To answer this question,
we need to understand what God represents to a believer; the lines that form
the subject of this essay completely and eloquently address this:
“For the believer, the word ‘God’, then,
coincides with that ultimate, total meaning inherent in every aspect of life,
that ‘something’ of which all things ultimately are made, to which all things
finally tend, in which all things are fulfilled. In short, it is what
makes life ‘worthwhile,’ gives it ‘consistency,’ ‘endurance.’”
That’s all one needs to
know to answer the above question; indeed, it is hard to add anything to these
lines without sounding redundant. So to a believer, God is not just as he is often defined, i.e. the
most perfect being that our intellect can come up with; His most important
quality is that He is the source of life.
As a concept, this is a
bit of hard leap for an unbeliever. In the first place, not only is the believer
claiming the existence of this “God”, but he is confessing Him to be the essence
of all things. In an atheistic framework, a God hypothesis should only be used to explain
things that science cannot, like the meaning of life (Giussani notes in the
first book that it is reasonable to assume that science cannot, and should not,
ever come to a position where it can claim to have found the answer to such
questions), or at most, to give believers in Him some semblance of hope in an
otherwise meaningless existence.
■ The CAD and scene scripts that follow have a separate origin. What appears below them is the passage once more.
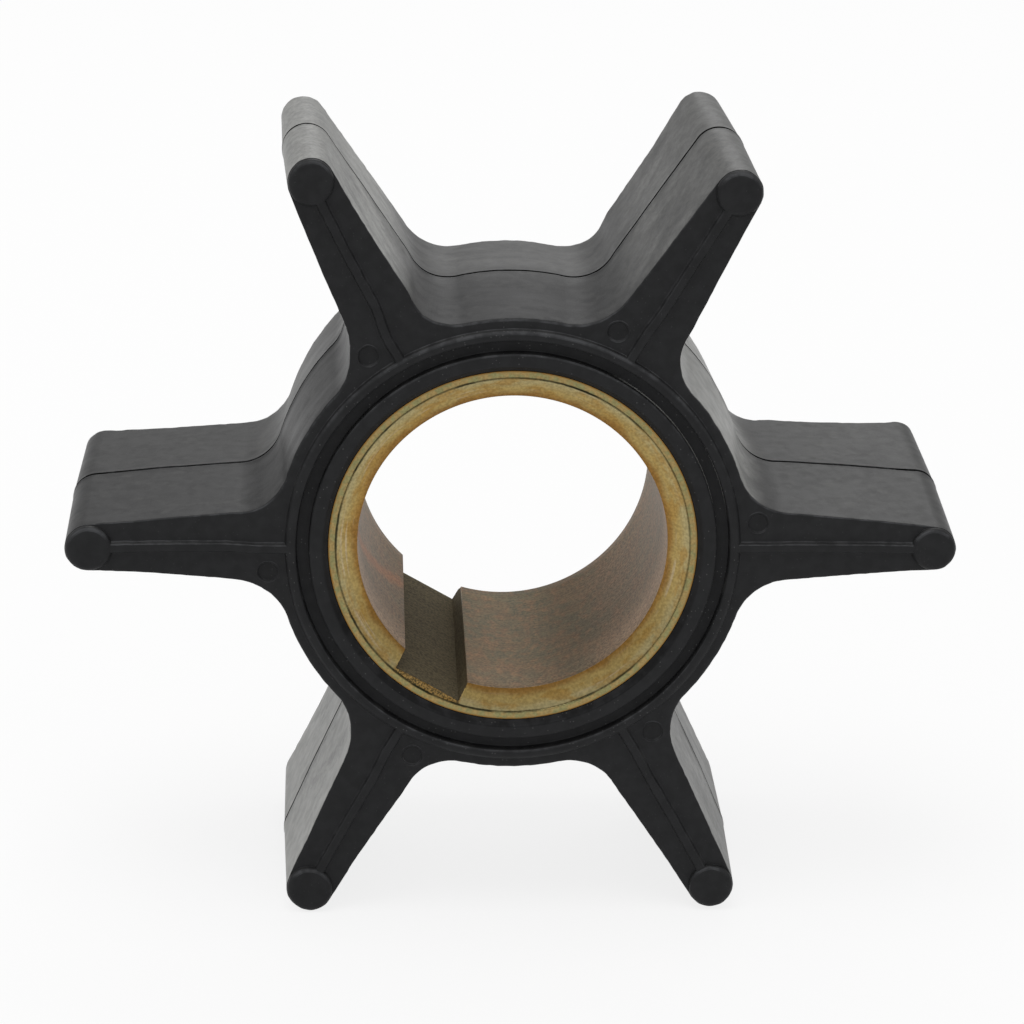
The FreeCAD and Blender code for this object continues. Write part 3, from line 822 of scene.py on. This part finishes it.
# Bore: brown patina with copper and green blotches, greyer toward the mouth, and pitted.
def borePatina(tree, space, wear, across):
    look = brassLook
    colour = blendColours(tree, times(tree, ramp(tree, wear["clouds"], 0.4, 0.6), 0.8), look["boreColour"],
                          look["greenColour"])
    colour = blendColours(tree, times(tree, ramp(tree, wear["blots"], 0.46, 0.64), 0.5), colour,
                          look["copperColour"])
    towardMouth = plus(tree, space["Depth"], times(tree, wear["grains"], 3.0))
    sideways = ramp(tree, calc(tree, "ABSOLUTE", across), 0.35, 0.85, 0.2, 1.0)
    greyed = times(tree, ramp(tree, towardMouth, *look["greyDepth"], 0.9, 0.35), sideways)
    colour = blendColours(tree, greyed, colour, look["greyColour"])
    pits = placeGroup(tree, specks, {"Per Millimetre": 3.4, "Size": 0.24, "Patchiness": 0.3})[0]
    return blendColours(tree, times(tree, pits, 0.55), colour, look["darkColour"])


# A slanted orange stain crosses the left side of the bore.
def boreStain(tree, space, wear, across):
    look = brassLook
    height = shaderNode(tree, "SeparateXYZ", {0: space["Place"]}).outputs[2]
    slant = plus(tree, height, times(tree, space["Depth"], look["stainSlope"]))
    offStain = calc(tree, "ABSOLUTE", minus(tree, slant, look["stainHeight"]))
    offStain = plus(tree, offStain, times(tree, minus(tree, wear["blots"], 0.5), 2.5))
    return times(tree, ramp(tree, offStain, look["stainCore"], look["stainHalfWidth"], 0.75, 0.0),
                 ramp(tree, across, -0.62, -0.75))


# The keyway in the bore is dark and dull, with a worn bright edge at its mouth.
def boreFinish(tree, space, wear, across, inKeyway):
    look = brassLook
    colour = borePatina(tree, space, wear, across)
    colour = blendColours(tree, boreStain(tree, space, wear, across), colour, look["stainColour"])
    colour = blendColours(tree, inKeyway, colour, look["keywayColour"])
    keyEdge = times(tree, ramp(tree, space["Radius"], *look["keyEdgeStart"]),
                    ramp(tree, space["Radius"], *look["keyEdgeEnd"], 1.0, 0.0))
    colour = blendColours(tree, times(tree, keyEdge, 0.7), colour, look["wornColour"])
    uneven = plus(tree, times(tree, wear["marks"], 0.3), times(tree, wear["grains"], 0.7))
    return toned(tree, colour, ramp(tree, uneven, 0.37, 0.63, 0.64, 1.34))


# The turned chamfer is paler at its rim, browned along the bore, and gritty where the keyway breaks
# through it.
def chamferFinish(tree, space, wear):
    look = brassLook
    wander = plus(tree, space["Radius"], times(tree, minus(tree, wear["clouds"], 0.5), 0.9))
    colour = blendColours(tree, ramp(tree, wander, *look["paleReach"], 0.0, 0.85), look["chamferColour"],
                          look["paleColour"])
    colour = blendColours(tree, times(tree, ramp(tree, wear["smears"], 0.46, 0.62), 0.7), colour,
                          look["ochreColour"])
    sheen = times(tree, ramp(tree, wear["marks"], 0.54, 0.68),
                  ramp(tree, wear["clouds"], 0.42, 0.6, 0.5, 0.0))
    colour = blendColours(tree, sheen, colour, look["wornColour"])
    speckled = plus(tree, space["Radius"], times(tree, wear["grains"], 0.6))
    browned = calc(tree, "MAXIMUM", ramp(tree, wander, *look["brownReach"], 0.9, 0.0),
                   ramp(tree, speckled, *look["brownSpecksReach"], 0.85, 0.0))
    colour = blendColours(tree, browned, colour, look["brownColour"])
    burr = times(tree, ramp(tree, nearHeading(tree, space, bush["keyAngle"]), *look["burrSpread"]),
                 ramp(tree, space["Depth"], *look["burrDepth"], 0.85, 0.0))
    gritty = blendColours(tree, ramp(tree, evenNoise(tree, 9.0, 2.0), 0.4, 0.6), look["sootColour"],
                          look["burrColour"])
    return blendColours(tree, burr, colour, gritty)


# The flat outside the chamfer is mottled green and gold with a brown rim.
def flatFinish(tree, space, wear):
    look = brassLook
    colour = blendColours(tree, ramp(tree, wear["blots"], 0.4, 0.6), look["flatColour"],
                          look["verdigrisColour"])
    outward = plus(tree, space["Radius"], times(tree, wear["grains"], 0.35))
    return blendColours(tree, ramp(tree, outward, *look["rimReach"], 0.0, 0.9), colour, look["brownColour"])


# A scribed line, broken and fainter to the right, runs between the chamfer and the flat.
def scribedLine(tree, space, wear, across):
    look = brassLook
    shaky = plus(tree, space["Radius"], times(tree, minus(tree, wear["blots"], 0.5), 0.12))
    offLine = calc(tree, "ABSOLUTE", minus(tree, shaky, look["lineRadius"]))
    fade = times(tree, ramp(tree, wear["clouds"], 0.35, 0.6, 0.95, 0.4),
                 ramp(tree, across, 0.5, 0.85, 1.0, 0.5))
    return times(tree, ramp(tree, offLine, *look["lineHalfWidth"], 1.0, 0.0), fade)


def mouthFinish(tree, space, wear, across):
    look = brassLook
    onFlat = ramp(tree, space["Radius"], *look["flatReach"])
    colour = blendColours(tree, onFlat, chamferFinish(tree, space, wear), flatFinish(tree, space, wear))
    colour = blendColours(tree, scribedLine(tree, space, wear, across), colour, look["darkColour"])
    return toned(tree, colour, ramp(tree, wear["grains"], 0.3, 0.7, 0.82, 1.16))


def makeBrass():
    look = brassLook
    material, tree, shader = newMaterial("turnedBrass")
    space, wear = placeGroup(tree, shaftSpace), brassWear(tree)
    across = shaderNode(tree, "SeparateXYZ", {0: space["Direction"]}).outputs[0]
    inKeyway = ramp(tree, space["Radius"], *look["keywayReach"])
    atMouth = ramp(tree, space["Facing"], 0.25, 0.45)
    colour = blendColours(tree, atMouth, boreFinish(tree, space, wear, across, inKeyway),
                          mouthFinish(tree, space, wear, across))
    rough = ramp(tree, inKeyway, 0.0, 1.0, look["boreRoughness"], look["keywayRoughness"])
    rough = blendValues(tree, atMouth, rough, look["mouthRoughness"])
    rough = plus(tree, rough, times(tree, minus(tree, wear["fineMarks"], 0.5), 0.3))
    height = plus(tree, times(tree, wear["fineMarks"], 0.6), times(tree, wear["marks"], 0.5))
    dressShader(tree, shader, colour, rough, height, look["bump"])
    metal = ramp(tree, atMouth, 0.0, 1.0, look["boreMetal"], look["mouthMetal"])
    tree.links.new(metal, shader.inputs["Metallic"])
    return material


bushPoints, bushFaces = buildBush()
meshPiece("brassBush", bushPoints, bushFaces, ["brass_hub"], makeBrass())


studio = {
    "floorColour": (0.88, 0.88, 0.88, 1), "farColour": (0.64, 0.64, 0.64, 1), "floorSize": 8.0,
    "fadeStart": 0.3, "fadeEnd": 1.1, "floorGlow": 0.82,
    "worldLight": 0.62,
    # Position and size in metres, power in watts.
    "softBoxes": [
        ((-0.1, -0.08, 0.69), 0.5, 2.0),
        ((0.1, 0.75, 0.62), 0.6, 1.6),
    ],
}


def seenDirectly(tree):
    rays = shaderNode(tree, "LightPath").outputs
    seen = calc(tree, "MAXIMUM", rays["Is Camera Ray"], rays["Is Glossy Ray"])
    return calc(tree, "MAXIMUM", seen, rays["Is Transmission Ray"])


def buildStudio():
    low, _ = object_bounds()
    size = studio["floorSize"]
    corners = [(x * size / 2, y * size / 2, low.z) for x, y in ((-1, -1), (1, -1), (1, 1), (-1, 1))]
    mesh = bpy.data.meshes.new("studioFloor")
    mesh.from_pydata(corners, [], [(0, 1, 2, 3)])
    floor = bpy.data.objects.new("studioFloor", mesh)
    bpy.context.scene.collection.objects.link(floor)
    material, tree, shader = newMaterial("palePaper")
    tree.nodes.remove(shader)
    spot = shaderNode(tree, "TexCoord").outputs["Object"]
    distance = shaderNode(tree, "VectorMath", {0: spot}, operation="LENGTH").outputs["Value"]
    far = ramp(tree, distance, studio["fadeStart"], studio["fadeEnd"])
    matt = blendColours(tree, far, studio["floorColour"], studio["farColour"])
    bright = blendColours(tree, far, (1, 1, 1, 1), studio["farColour"])
    paper = shaderNode(tree, "BsdfDiffuse", {"Color": matt})
    white = shaderNode(tree, "Emission", {"Color": bright})
    glow = times(tree, seenDirectly(tree), studio["floorGlow"])
    both = shaderNode(tree, "MixShader", {0: glow, 1: paper.outputs[0], 2: white.outputs[0]})
    tree.links.new(both.outputs[0], tree.nodes["Material Output"].inputs["Surface"])
    mesh.materials.append(material)

    world = bpy.data.worlds.new("paleRoom")
    bpy.context.scene.world = world
    world.use_nodes = True
    background = world.node_tree.nodes["Background"]
    background.inputs["Color"].default_value = (1, 1, 1, 1)
    background.inputs["Strength"].default_value = studio["worldLight"]

    for number, (place, wide, power) in enumerate(studio["softBoxes"]):
        lamp = bpy.data.lights.new(f"softBox{number}", "AREA")
        lamp.shape, lamp.size, lamp.energy = "DISK", wide, power
        holder = bpy.data.objects.new(f"softBox{number}", lamp)
        holder.location = place
        holder.rotation_mode = "QUATERNION"
        holder.rotation_quaternion = (-Vector(place)).to_track_quat("-Z", "Y")
        bpy.context.scene.collection.objects.link(holder)


# The camera stands a little left of the shaft and 19 degrees above it.
view = {
    "elevation": 19.192, "azimuth": 2.306, "roll": 0.691,
    "offsetMm": (-0.317, -0.979), "distanceMm": 288.22, "focalPixels": 3760.3,
    "framePixels": 1024, "sensorMm": 36.0, "clipMetres": (0.01, 20),
}


def placeCamera():
    up, turn, roll = (math.radians(view[k]) for k in ("elevation", "azimuth", "roll"))
    ahead = Vector((math.sin(turn) * math.cos(up), math.cos(turn) * math.cos(up), -math.sin(up)))
    right = Vector((math.cos(turn), -math.sin(turn), 0))
    down = ahead.cross(right)
    across = right * math.cos(roll) - down * math.sin(roll)
    below = right * math.sin(roll) + down * math.cos(roll)
    shift = Vector((*view["offsetMm"], view["distanceMm"]))
    spot = -(across * shift.x + below * shift.y + ahead * shift.z) * metresPerMm
    lens = bpy.data.cameras.new("camera")
    lens.sensor_width = view["sensorMm"]
    lens.lens = view["focalPixels"] / view["framePixels"] * view["sensorMm"]
    lens.clip_start, lens.clip_end = view["clipMetres"]
    camera = bpy.data.objects.new("camera", lens)
    axes = Matrix((across, -below, -ahead)).transposed()
    camera.matrix_world = Matrix.Translation(spot) @ axes.to_4x4()
    bpy.context.scene.collection.objects.link(camera)
    bpy.context.scene.camera = camera


buildStudio()
placeCamera()
bpy.context.scene.view_settings.view_transform = "Standard"
print("studio ready")

bpy.context.view_layer.update()
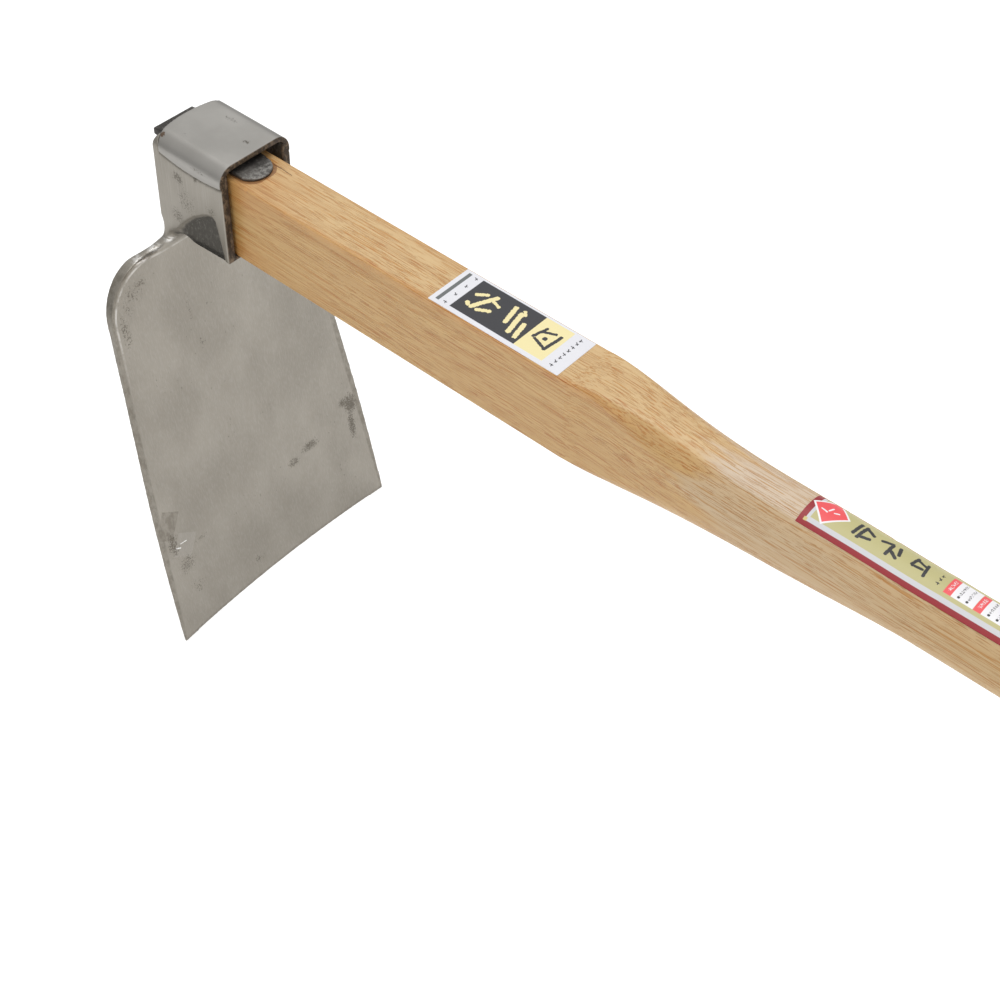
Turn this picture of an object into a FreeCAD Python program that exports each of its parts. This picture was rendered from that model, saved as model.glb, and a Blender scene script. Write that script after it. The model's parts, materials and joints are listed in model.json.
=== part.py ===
import FreeCAD, Part
import math
import os
import re
import Sketcher

# A wide-bladed draw hoe: a forged steel head on a straight wooden handle.
#
# Everything is drawn in the tool's own frame and then laid down as one.  In the
# tool's frame X runs along the handle from the head towards the grip, Y is
# across, Z goes up out of the handle's top face, and the origin is in the mouth
# of the socket, on the tenon's top face.  Depths are measured down from there
# and setbacks are measured back from the mouth.

sizes = {
    # handle: square where it fills the socket, round from the grip on
    "handleLength": 1050,
    "tenonWidth": 33,
    "tenonHeight": 52.3,
    "arris": 0.8,
    "squareReach": 235,       # square stretch in front of the mouth
    "gripStart": 440,         # where the taper has become the round grip
    "gripRadius": 18.1,
    "handStart": 600,         # from here to the butt the grip is of one radius
    "handRadius": 18,
    "gripDrop": 22.3,         # grip axis below the tenon's top face
    "buttRound": 6,
    # socket: two cheeks and a chin bent forward from the neck, a strap on top
    "socketLength": 55,
    "cheekWall": 5.8,
    "sideGap": 4,             # between a centred tenon and each cheek
    "socketShift": 2,         # the tenon lies off the middle of the socket
    "chinThickness": 3.2,
    "chinRise": 1.6,          # the chin is thinner at the lip
    "chinBelly": 2.8,         # it swells down into the neck
    "rimLean": 0.6,           # its lip reaches out past the mouth
    "heelStep": 1,            # the neck's back starts this far behind the cheeks
    "heelRise": 2.2,
    "neckStep": 4.7,          # and ends this far behind them, on the blade's back
    "neckFall": 4.5,
    "neckFront": 3.5,         # where the chin's underside meets the blade's front
    "strapThickness": 3,
    "strapCorner": 9.5,
    "strapLap": 4.6,          # the strap's ends come down over the cheeks
    "strapBow": 4.8,          # the strap's back edge is bowed
    # blade: leans towards the grip, hollow across, thick at the neck
    "headDepth": 332.2,
    "neckDrop": 8.3,          # from the chin down to where the blade begins
    "neckReach": 2.1,         # blade's front in front of the cheeks' backs there
    "bladeLean": 11.7,
    "bladeWidth": 191.4,
    "shoulderWidth": 154,
    "shoulderFall": 2.8,      # top of the shoulders below that
    "shoulderRadius": 35,
    "neckRadius": 9,
    "sideBow": 3,
    "dish": 4.7,              # hollow of the blade at its edge
    "neckThickness": 6.8,
    "shoulderThickness": 5.4,
    "bladeThickness": 1.4,
    "edgeThickness": 1,
    "steelDepth": 36,         # hard steel along the cutting edge
    # wedge: an iron plate driven in between the tenon and the strap
    "wedgeThickness": 6.4,
    "wedgeWidth": 29.3,
    "wedgeTipWidth": 22,
    "wedgeTip": 1.7,
    "wedgeHead": 4.2,         # it was thinned at its head, too, by forging
    "wedgeProud": 8,          # its head stands out behind the socket
    "wedgeNose": 12,          # its tip comes out of the mouth
    "wedgeOffset": 1.2,
    # labels: printed film on the square top face and over the grip
    "labelThickness": 0.2,
    "labelSetback": 6.3,      # from the label to where the square ends
    "labelLength": 85,
    "labelWidth": 31.2,
    "gripLabelStart": 366,
    "gripLabelLength": 200,
    "gripLabelWidth": 21.2,
}

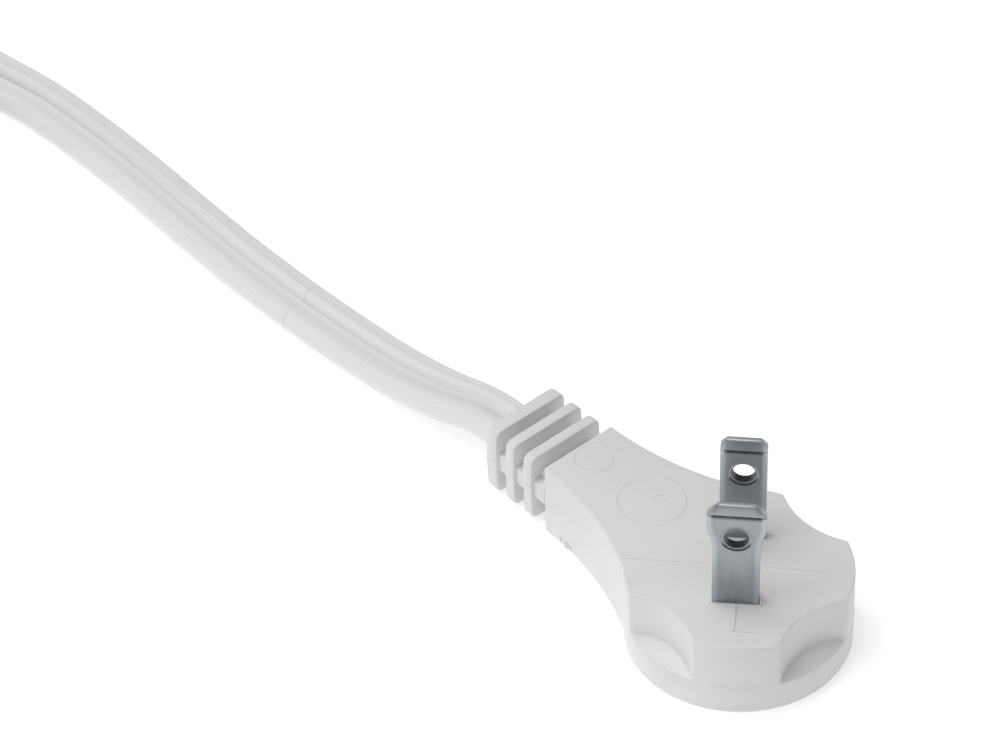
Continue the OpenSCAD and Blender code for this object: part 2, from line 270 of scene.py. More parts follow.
def soften(piece: bpy.types.Object, width: float, segments: int = 2, angle: float = 35.0) -> None:
    """Rounds a piece's edges and bakes the rounding into its mesh.

    Args:
        piece: the piece.
        width: how far the rounding reaches from the edge.
        segments: how many steps the rounding has.
        angle: only edges sharper than this are rounded, in degrees.
    """
    bevel = piece.modifiers.new("edges", "BEVEL")
    bevel.width = width * MM
    bevel.segments = segments
    bevel.limit_method = "ANGLE"
    bevel.angle_limit = math.radians(angle)
    bevel.use_clamp_overlap = True
    bevel.harden_normals = False
    settle(piece)


def settle(piece: bpy.types.Object) -> None:
    """Turns a piece's modified shape into its plain mesh and removes its modifiers."""
    graph = bpy.context.evaluated_depsgraph_get()
    graph.update()
    mesh = bpy.data.meshes.new_from_object(piece.evaluated_get(graph), depsgraph=graph)
    piece.modifiers.clear()
    old, piece.data = piece.data, mesh
    mesh.name = piece.name
    bpy.data.meshes.remove(old)


def outward(piece: bpy.types.Object, reach: float = 0.0005) -> None:
    """Merges doubled vertices and turns every face outwards.

    Args:
        piece: the piece.
        reach: vertices closer than this are merged, in millimetres.
    """
    with editing(piece) as mesh:
        bmesh.ops.remove_doubles(mesh, verts=mesh.verts, dist=reach * MM)
        bmesh.ops.recalc_face_normals(mesh, faces=mesh.faces)


def join(piece: bpy.types.Object, other: bpy.types.Object) -> None:
    """Adds another object's mesh to a piece and removes that object."""
    with editing(piece) as mesh:
        mesh.from_mesh(other.data)
    bpy.data.objects.remove(other)


def rounded_copy(node: str, name: str, width: float, segments: int = 2) -> bpy.types.Object:
    """Copies a CAD node with its edges rounded.

    Args:
        node: the CAD node.
        name: the new piece's name.
        width: how far the rounding reaches.
        segments: how many steps the rounding has.

    Returns:
        The new piece, which isn't riding on anything yet.
    """
    piece = new_object(name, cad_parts[node].data.copy())
    with editing(piece) as mesh:
        bmesh.ops.remove_doubles(mesh, verts=mesh.verts, dist=0.002 * MM)
        bmesh.ops.dissolve_limit(
            mesh, angle_limit=math.radians(1), verts=mesh.verts, edges=mesh.edges,
            delimit={"NORMAL"},
        )
    piece.data.materials.clear()
    soften(piece, width, segments, 40)
    return smooth(piece, 40)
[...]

But why would one change the hypothesis from
Creator, or even Benefactor, to this Being-that-runs-through-the-fabric-of-everything-and-gives-it-meaning?
To which the believer replies, “Because this is the only hypothesis that makes
any sense to me!”
This harkens back to the
first book in Giussani’s trilogy, and the nature of its subject, “The Religious
Sense”. If God merely played the part of The First Cause who set the universe
in motion, and has since been on a permanent vacation, why does the religious
sense haunt us? On the other hand, how does a God who just “makes the rules and
won’t have it any other way” make any sense in our experience? When we come
across the religious sense in our lives, we encounter it as something
terrifying but beautiful; and the deeper we get to know this experience that is
inherently tangled in our very humanity, the more we realise just how overarching,
far-reaching and expansive we need “the Answer” to our question to be. It is
therefore perfectly reasonable to posit a God who is not only all-powerful, but
who is concerned with me in the most
intimate sense; indeed, this feature of His nature is what I care about most. God is then the very
reason for my existence; the reason that I breathe, and move and am. This is
also why I desire to do good things, though I know not whence this desire comes
from.
When we realised, however,
that God was in us, and that we must hence be inherently good, we made a great
mistake: with our own power, we tried to wrest the good part of ourselves away
from our sin. So in His infinite goodness, The Mystery had to become incarnate
among us, to tell us, in “person”, that we weren’t going to be able to figure
it out; we needed Him to save us from ourselves. Enter Jesus Christ.